Évidemment on peut toujours trouver pire : dans l’Histoire d’Algérie, il n’y a pas eu que des Algériens engagés dans les troupes de leurs persécuteurs, il y a 60 ans. Il y en a eu aussi d’autres qui, au moment de la guerre d’indépendance, se sont rangés du côté des Français pour combattre leurs frères dans leur propre pays ! On les appelle des harkis, et ces deux sortes de jolis messieurs sont aujourd’hui représentés par les deux comiques les plus célèbres de leurs générations, qui n’hésitent pas à interpréter au cinéma et à la télévision les personnages les plus méprisables de leur peuple : un Indigène pour Jamel, et un Harki pour Smaïn... Il faut se rendre à l’évidence : en France, les comiques arabes finissent en tragiques larbins.

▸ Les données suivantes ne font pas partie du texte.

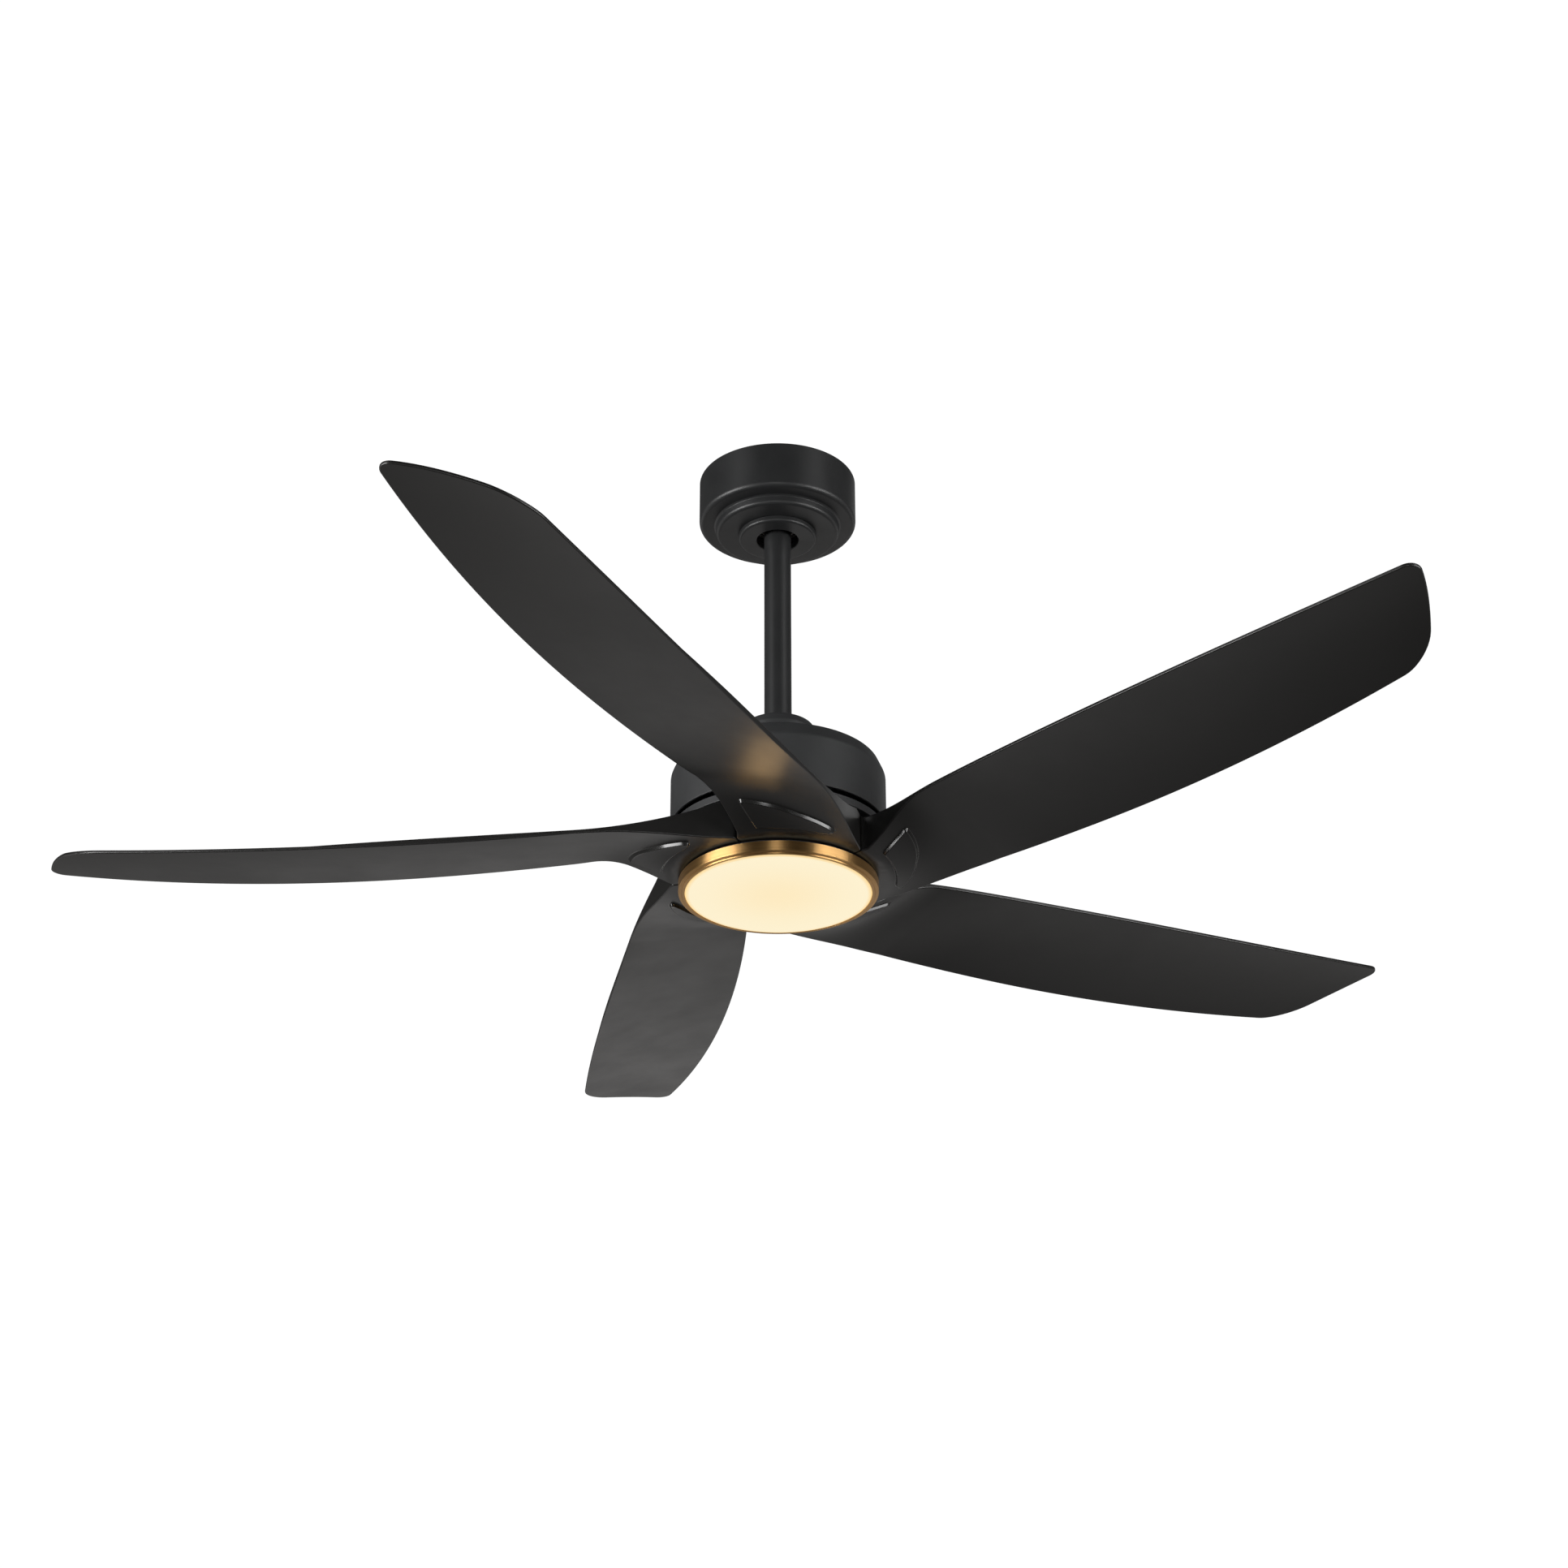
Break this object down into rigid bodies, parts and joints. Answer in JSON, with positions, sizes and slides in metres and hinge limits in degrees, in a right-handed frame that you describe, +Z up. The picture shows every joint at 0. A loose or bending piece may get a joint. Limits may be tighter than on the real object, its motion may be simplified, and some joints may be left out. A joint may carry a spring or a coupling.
{
  "type": "ceiling fan with light",
  "caption": "Downrod ceiling fan with swept black blades on a rotor under a drum motor housing, and a round warm LED light in a brass ring below.",
  "frame": {"origin": "centre of the hanger bracket top face, on the ceiling plane", "axes": "+Z up into the ceiling along the downrod; -Y towards the side the picture was taken from, +X to its right"},
  "size_m": [1.242, 1.2579, 0.4238],
  "materials": {
    "black_paint": "satin powder coat, black",
    "black_plastic": "satin moulded ABS, black",
    "steel": "machined steel",
    "zinc": "bright zinc plate",
    "brass": "brushed round the ring, clear lacquer",
    "opal": "opal acrylic, lit warm white",
    "copper": "enamelled copper wire",
    "magnet": "sintered ferrite",
    "aluminium": "die cast",
    "nylon": "natural nylon",
    "cable": "rubber jacket"
  },
  "bodies": {
    "root": {"hanger_bracket": "zinc", "canopy": "black_paint", "canopy_cover_ring": "black_paint", "canopy_screw_1": "zinc", "canopy_screw_2": "zinc", "terminal_block": "nylon", "receiver_box": "cable"},
    "ball_liner_ring": {"ball_liner": "nylon"},
    "hanging_unit": {"hanger_ball": "black_paint", "hanger_ball_pin": "steel", "downrod": "black_paint", "motor_yoke": "steel", "clevis_pin": "steel", "cotter_pin": "zinc", "yoke_set_screw_1": "zinc", "yoke_set_screw_2": "zinc", "motor_housing": "black_paint", "hollow_shaft": "steel", "stator_core": "steel", "stator_winding_upper": "copper", "stator_winding_lower": "copper", "supply_cable": "cable", "housing_screw_1": "zinc", "housing_screw_2": "zinc", "housing_screw_3": "zinc", "light_bracket": "zinc", "shaft_nut": "steel", "light_pan": "black_paint", "pan_screw_1": "zinc", "pan_screw_2": "zinc", "pan_screw_3": "zinc", "led_board": "aluminium", "led_driver": "nylon"},
    "coupling_cover_cup": {"coupling_cover": "black_paint"},
    "rotor": {"rotor_shell": "aluminium", "magnet_ring": "magnet", "rotor_flange": "black_paint", "bearing_upper": "steel", "bearing_lower": "steel", "blade_1": "black_plastic", "blade_2": "black_plastic", "blade_3": "black_plastic", "blade_4": "black_plastic", "blade_5": "black_plastic", "blade_screw_1": "zinc", "blade_screw_2": "zinc", "blade_screw_3": "zinc", "blade_screw_4": "zinc", "blade_screw_5": "zinc", "blade_screw_6": "zinc", "blade_screw_7": "zinc", "blade_screw_8": "zinc", "blade_screw_9": "zinc", "blade_screw_10": "zinc"},
    "light_cover": {"brass_ring": "brass", "diffuser": "opal"}
  },
  "joints": [
    {"name": "ceiling_tilt_x", "type": "hinge", "parent": "root", "child": "ball_liner_ring", "pos_m": [0, 0, -0.031], "axis": [1, 0, 0], "range_deg": [-7, 7]},
    {"name": "ceiling_tilt_y", "type": "hinge", "parent": "ball_liner_ring", "child": "hanging_unit", "pos_m": [0, 0, -0.031], "axis": [0, 1, 0], "range_deg": [-7, 7]},
    {"name": "rotor_spin", "type": "hinge", "parent": "hanging_unit", "child": "rotor", "pos_m": [0, 0, -0.39], "axis": [0, 0, 1], "continuous": true},
    {"name": "coupling_cover_slide", "type": "slide", "parent": "hanging_unit", "child": "coupling_cover_cup", "axis": [0, 0, 1], "range_m": [0, 0.12]},
    {"name": "light_cover_twist", "type": "hinge", "parent": "hanging_unit", "child": "light_cover", "pos_m": [0, 0, -0.415], "axis": [0, 0, 1], "range_deg": [0, 15]}
  ]
}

Le seul auteur que cite Jamel l’inculte, c’est Albert Camus ! Cette fascination de l’Arabe pour le Pied-Noir est tenace. Même après la décolonisation, et sur plusieurs générations, il adore le Français. Dès l’indépendance, on a même vu des Algériens venir en masse en France comme pour « raccompagner » les rapatriés ! Incorrigibles !
Dire que le FLN s’est battu pour ça ! Des Arabes honteux, et fiers de l’être. Nouveaux esclaves d’une France vautrée dans la repentance... Sauf que certains occidentaux, sous prétexte de ne pas vouloir macérer dans la culpabilité, s’absolvent de tous leurs crimes. Ils conviennent (bien obligés) que la colonisation a été une saloperie, mais pour aussitôt revendiquer le droit de tourner la page. Remettre à l’heure les pendules du passé, c’est la meilleure façon de ne pas en être encombré pour foncer vers l’avenir sur l’autoroute de l’ignominie ! Ainsi le criminel ne paye jamais ses exactions : toujours manque la facture. Il lui suffit de dire que se sentir coupable le ferait trop verser dans la haine de soi, et qu’il serait malsain qu’il stagnât éternellement dans le remords, pour se retrouver libre et impuni ! Le refus de l’autoflagellation, c’est bien pratique pour oublier qu’on a donné des coups de fouet à d’autres !
Voilà pourquoi l’idée de colonisation est si bien portée aujourd’hui où l’on fait semblant d’en dénoncer les méfaits. Les pourfendeurs de la tyrannie de la repentance sont, comme par hasard, ceux qui prônaient la guerre en Irak, ceux qui approuvent l’implantation de colons israéliens en Palestine et plus globalement les massacres des peuples qui résistent chez eux aux divers envahisseurs !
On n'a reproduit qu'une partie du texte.